Leyama s’inquiète par ailleurs des conséquences de cette réforme, qui pourrait entraîner “la disparition du paysage politique du pays” de partis historiques ayant contribué à la démocratisation du Gabon. Il cite notamment le Parti gabonais du progrès (PGP) de feu Agondjo Okawé ou encore le Congrès pour la démocratie et la justice (CDJ) du défunt Ogouliguendé. “Cela est grave”, alerte-t-il, redoutant la perte d’un “patrimoine politique” entier.

Comme l’explique Gabon Media Time, cette loi s’inscrit dans le contexte post-coup d’État du 30 août 2023, à la suite duquel plusieurs réformes institutionnelles ont été engagées. Portée par les ministres François Ndong Obiang et Hermann Immongault, la loi vise à “réguler, structurer et moderniser la scène politique”. Toutefois, le média alerte : “À trop vouloir encadrer, le risque est grand d’étouffer l’expression pluraliste, fondement de toute démocratie vivante.”

En plus du seuil des 12 000 adhérents, les partis doivent désormais répondre à une série d’exigences supplémentaires : siège social obligatoire, instances statutaires régulières, compte bancaire actif et participation à au moins deux scrutins successifs, sous peine de dissolution.
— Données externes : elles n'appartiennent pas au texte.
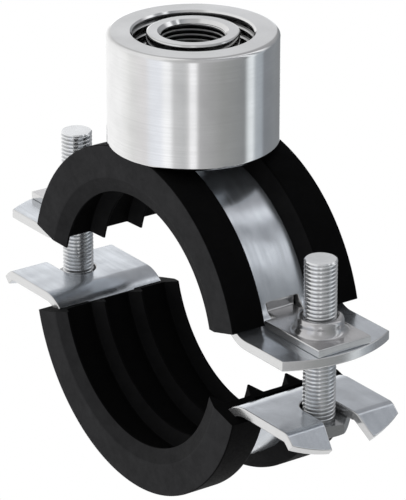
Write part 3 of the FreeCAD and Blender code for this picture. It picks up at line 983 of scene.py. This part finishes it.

Le texte prévoit également la suspension possible d’un parti en cas de trouble à l’ordre public, ainsi qu’un contrôle renforcé des finances par la Cour des comptes.

Ces mesures, bien que justifiables au nom de la transparence, selon Gabon Media Time, pourraient devenir, craignent certains observateurs, des leviers de mise au pas dans un contexte encore marqué par la concentration du pouvoir.

Un autre article de Gabon Review rappelle que “les partis politiques ne sont ni des institutions de la République ni des instruments d’exercice du pouvoir”, mais des outils d’identification citoyenne et de participation démocratique. Leur raréfaction, conclut le média, pourrait entraîner “la réduction drastique du pluralisme politique” et une dangereuse “atonie du débat public”.